… – Хорошо еще тогда отделался, – вспоминал много-много позже Михаил Петрович. – Могло все действительно трибуналом закончиться. Куда только пьянка человека не заведет…
Ну да Бог с ними, с наградами. Самая высокая награда для тех, кто с войны живым вернулся, – жизнь. Честно признаться, мы там, на передовой, в аду кромешном, иногда раненым завидовали. Руку, ногу потерял – и совесть чиста: за Родину кровь пролил, и дорога, что к смерти вела, к жизни вернула. Впереди не дни и годы в траншейной грязи, слякоти, в снегу, во льду, на крови настоянных, кровью замешенных, – дом родной, мать, жена, дети, невеста… Вместо зла и ненависти – любовь и забота…
Те же, кому не везло попадать под пули и осколки, а потом уходить, уползать, уезжать в тыл, те же, кому не повезло, в конце концов, попасть под пули и осколки так, чтобы враз отмучиться и укрыться от всего ужаса войны, от ежечасного, ежеминутного ожидания смерти, что хуже самой смерти, – держались, не сходили с ума в немалой степени благодаря водке. Выпьешь залпом кружку, остудишь снежком губы и на бомбу, летящую с неба, не как на жаворонка, но уже не закрывая глаза смотришь.
Выпьешь перед атакой за себя и за того парня, который несколько минут назад с тобой рядом в окопе стоял, а сейчас с дыркой во лбу на дне его лежит, стиснешь зубы покрепче и пошел вперед в полный рост – как матросу, как русскому солдату положено, пошел.

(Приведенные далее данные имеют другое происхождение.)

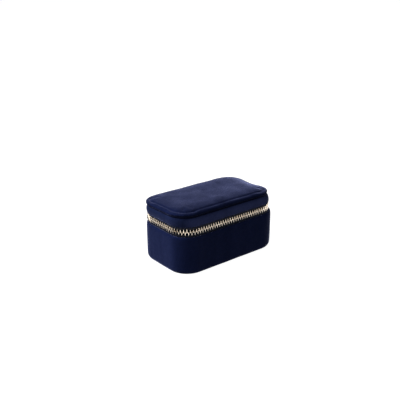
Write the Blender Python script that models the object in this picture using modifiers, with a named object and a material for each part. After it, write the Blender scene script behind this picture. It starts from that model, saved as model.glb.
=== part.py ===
"""A zip-around earbuds case: a board box and lid in velvet, joined by a fabric hinge along the back.

Metres, +Z up. The origin is the middle of the underside. +X is the long way, and the hinge is at +Y.
A layer is placed by its inset, which is how far inside the case's plan outline its outer face is.
"""

import math

import bmesh
import bpy
import numpy as np
from mathutils import Matrix, Vector

MM = 0.001

# Driving dimensions
LENGTH = 105 * MM
WIDTH = 61 * MM
CORNER_RADIUS = 18 * MM
ZIP_HEIGHT = 37 * MM  # middle of the zip above the underside
GAP = 0.3 * MM  # between pieces that touch

# Layers of the wall, from the outside in. The lid's velvet isn't padded, so the lid stands in from the base
VELVET = 1.8 * MM
LID_VELVET = 0.6 * MM
LID_INSET = VELVET - LID_VELVET
TAPE = 0.5 * MM
BOARD = 1.4 * MM
LINING = 0.7 * MM
TAPE_INSET = VELVET + GAP
BOARD_INSET = TAPE_INSET + TAPE + GAP
LINING_INSET = BOARD_INSET + BOARD + GAP
CAVITY_INSET = LINING_INSET + LINING

# Base
EDGE_TO_ZIP = 4.5 * MM  # from the middle of the zip to the edge of each wall
WALL_TOP = ZIP_HEIGHT - EDGE_TO_ZIP
BOTTOM_EDGE_RADIUS = 4 * MM
BOTTOM_VELVET = 1 * MM
WALL_BOARD_BOTTOM = 2.6 * MM
FLOOR_PAD = 2 * MM
NEST_HEIGHT = 18 * MM
NEST_FLOOR = 2 * MM
NEST_RIM = 2 * MM  # thinnest wall round the wells
CASE_WELL_LENGTH = 63 * MM
WELL_GAP = 3.4 * MM  # wall between the two wells
WELL_RADIUS = 10 * MM

# Lid: the walls lean in above their shoulder, and each outline is (inset, height)
LID_BOTTOM = ZIP_HEIGHT + EDGE_TO_ZIP
LID_COVER_LEAN = [(LID_INSET, 45.3 * MM), (1.8 * MM, 47.0 * MM), (2.8 * MM, 48.5 * MM)]
LID_BOARD_LEAN = [(BOARD_INSET, 45.0 * MM), (3.5 * MM, 46.7 * MM), (4.6 * MM, 48.0 * MM)]
LID_LINING_LEAN = [(LINING_INSET, 43.4 * MM), (5.6 * MM, 46.0 * MM), (6.6 * MM, 47.0 * MM)]
PANEL_VELVET = 0.7 * MM
PANEL_CROWN = [
    (1.9 * MM, 48.9 * MM),
    (1.3 * MM, 49.5 * MM),
    (1.1 * MM, 50.3 * MM),
    (1.5 * MM, 51.1 * MM),
    (2.6 * MM, 51.8 * MM),
    (4.5 * MM, 52.3 * MM),
    (8.0 * MM, 52.75 * MM),
    (12.0 * MM, 53.0 * MM),
    (16.0 * MM, 53.1 * MM),
]
FOAM_CROWN = [
    (4.5 * MM, 49.6 * MM),
    (4.5 * MM, 51.0 * MM),
    (9.0 * MM, 51.75 * MM),
    (16.0 * MM, 52.05 * MM),
]
PANEL_BOARD = 0.8 * MM
PANEL_BOARD_INSET = 4 * MM
PANEL_BOARD_BOTTOM = 48.5 * MM
TOP_LINING_INSET = 6 * MM
TOP_LINING_BOTTOM = 47.5 * MM
POCKET_INSET = 7.8 * MM
POCKET_BOTTOM = 46.4 * MM
POCKET_SHEET = 0.6 * MM
POCKET_MOUTH = -8 * MM  # Y of the pocket's open edge
ELASTIC_WIDTH = 5 * MM
ELASTIC = 1 * MM

# Zip: places along it are given by where the outward normal points, in degrees from +X
CORNER_STEP = 10  # degrees between the points of a rounded corner
TAPE_END = 135  # the tape's left rear end
CHAIN_END = 142.5  # the last tooth there
STOP_PLACE = 138.5
TAPE_HEIGHT = 7 * MM
LID_TAPE_HEIGHT = 4.5 * MM
CHAIN_HALF_HEIGHT = 3 * MM
CHAIN_THICKNESS = 2.2 * MM
CHAIN_INSET = TAPE_INSET + TAPE / 2 - CHAIN_THICKNESS / 2
BEAD_HEIGHT = 1.2 * MM
TOOTH_PITCH = 2.5 * MM
TOOTH_WIDTH = 0.9 * MM
TOOTH_THICKNESS = 1.8 * MM
TOOTH_ROOT = 0.6 * MM  # how deep a tooth is set in its bead
TOOTH_PAST_MIDDLE = 1.2 * MM
STOP_WIDTH = 1.6 * MM
TOP_STOP_GAP = 0.4 * MM  # from the middle of the zip to each top stop
HINGE_SLACK = 4.2 * MM  # half the height of the fabric left free between the walls
HINGE_VELVET = 0.6 * MM
HINGE_INSETS = (0.4 * MM, LID_INSET)  # at the bottom and the top of that fabric

# Slider and pull, on the right face
SLIDER_Y = 9 * MM
SLIDER_LENGTH = 9 * MM
SLIDER_HALF_HEIGHT = 4.2 * MM
SLIDER_PLATE = 1 * MM
LIP_REACH = 1 * MM
LIP_HEIGHT = 0.9 * MM
POST_SIZE = 1.6 * MM
POST_OFFSET = 2.2 * MM  # behind the middle of the slider
BRIDGE_RADIUS = 0.5 * MM
BRIDGE_HALF_SPAN = 2.6 * MM
PULL_RISE = 1 * MM  # from the slider's plate to the pull's axis
PULL_LENGTH = 18 * MM
PULL_HALF_WIDTH = 2.4 * MM
PULL_THICKNESS = 1 * MM
PULL_EYE_LENGTH = 4.1 * MM
PULL_EYE_HALF_WIDTH = 1 * MM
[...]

Да… Каких только чудес не бывает… Отбухал я четыре годана «передке» – на передовой линии, значит. Бессчетное количество раз под артобстрелами, под бомбежками бывал, не один раз в атаку ходил, а вернулся с фронта с ногами, с руками, царапины не в счет, серьезных ранений не имел… Вроде бы не имел… И все так считали: счастливчик, да и только, – и сам так считал…
Ан нет, ошибся… Принес я с войны рану, другим невидимую, но пострашнее всяких прочих ран, – дыру черную. Где она находится – и сам не знаю: в голове ли, в сердце ли, в душе ли… Дыра эта черная, рана незаживающая – привычка к водке, к спирту.
Затянется эта черная дыра, вроде бы как даже зарубцуется – месяц, а то и побольше водку, спирт на понюх не надо. Утащат, бывает, меня на свадьбу или за какой-нибудь другой стол, уставленный бутылками и закусью, нальют водки в рюмки, стаканы, вы же знаете, что сейчас и на поминках водку в стаканах подают, да еще и верхом налить стараются, – я не пью. Не могу пить, и всё. Никакие уговоры не помогают…
Но пройдет несколько дней после той же свадьбы или поминок – откроется моя фронтовая рана – черная дыра, и пока ее ведром водки не зальешь – не закроется, не захлопнется. Сам себе не рад, остановиться не можешь. Страшнее всех ран эта черная дыра. Ведь от этой болезни не только сам страдаешь, все родные – жена, дети – мучаются… Пьешь и сам себе не рад, думаешь: уж лучше бы там, на фронте, прихлопнуло, чем так себя мучить и людей мучить.